In some embodiments, the method comprises, in the feedforward operation:

• • controlling a third controllable current path by:
    • a reset signal, RESET, opposite to an or the input signal, IN; and
    • a secondary output signal, OUTN2, supplied from the second domain; and
  • imposing the reset signal, RESET, onto a secondary voltage signal, OUTN3, of the third domain, using the third controllable current path; andthe method further comprises, in the feedback operation:
  • controlling a fourth controllable current path by the secondary voltage signal, OUTN3; and
  • feeding the secondary voltage signal, OUTN3, back to the secondary output signal, OUTN2, of the second domain.

The skilled person will appreciate that various considerations and advantages applying to embodiments of the device according to the present disclosure can apply analogously, mutatis mutandis, to embodiments of the method according to the present disclosure, and vice versa.

The above-described embodiments are illustrative and do not limit the present disclosure. The skilled person will understand that additional features can be added to the illustrative embodiments described herein while still falling within the scope determined by the independent claims.

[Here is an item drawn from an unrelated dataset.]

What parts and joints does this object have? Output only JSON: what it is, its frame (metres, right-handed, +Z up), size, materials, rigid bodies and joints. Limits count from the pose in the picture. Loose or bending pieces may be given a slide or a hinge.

BRIEF DESCRIPTION OF THE DRAWINGS

In the following description, a number of exemplary embodiments will be described in more detail, to help understanding, with reference to the appended drawings.

FIG. 1A schematically illustrates an example of common-floor one-shot feedforward and feedback level shifting.

FIG. 1B schematically illustrates an example of common-ceiling one-shot feedforward and feedback level shifting.

FIG. 2 schematically illustrates an example of generalized feedforward and feedback level shifting.

FIG. 3 schematically illustrates a first exemplary embodiment of an electronic device according to the present disclosure.

FIG. 4 schematically illustrates a second exemplary embodiment of an electronic device according to the present disclosure.

FIGS. 5A-G schematically illustrate a method of operation of an exemplary embodiment of an electronic device according to the present disclosure, for example, the embodiment of FIG. 4.

DETAILED DESCRIPTION OF THE DISCLOSURE

In high slew rate systems (e.g. gate drivers), it is preferred to provide a level-sensitive design. In order to achieve such a level-sensitive design, the inventors have found that the addition of a feedback path can help to bring the states in all domains in sync.

In complex PMICs, unidirectional level shifting is not always sufficient and the relative voltage potential between domains could alternate depending on operating conditions. For example, a first domain can sometimes be at a lower voltage than a second domain, requiring upshifting from the first domain to the second domain, but at other times the first domain can be at a higher voltage than the second domain, requiring downshifting instead.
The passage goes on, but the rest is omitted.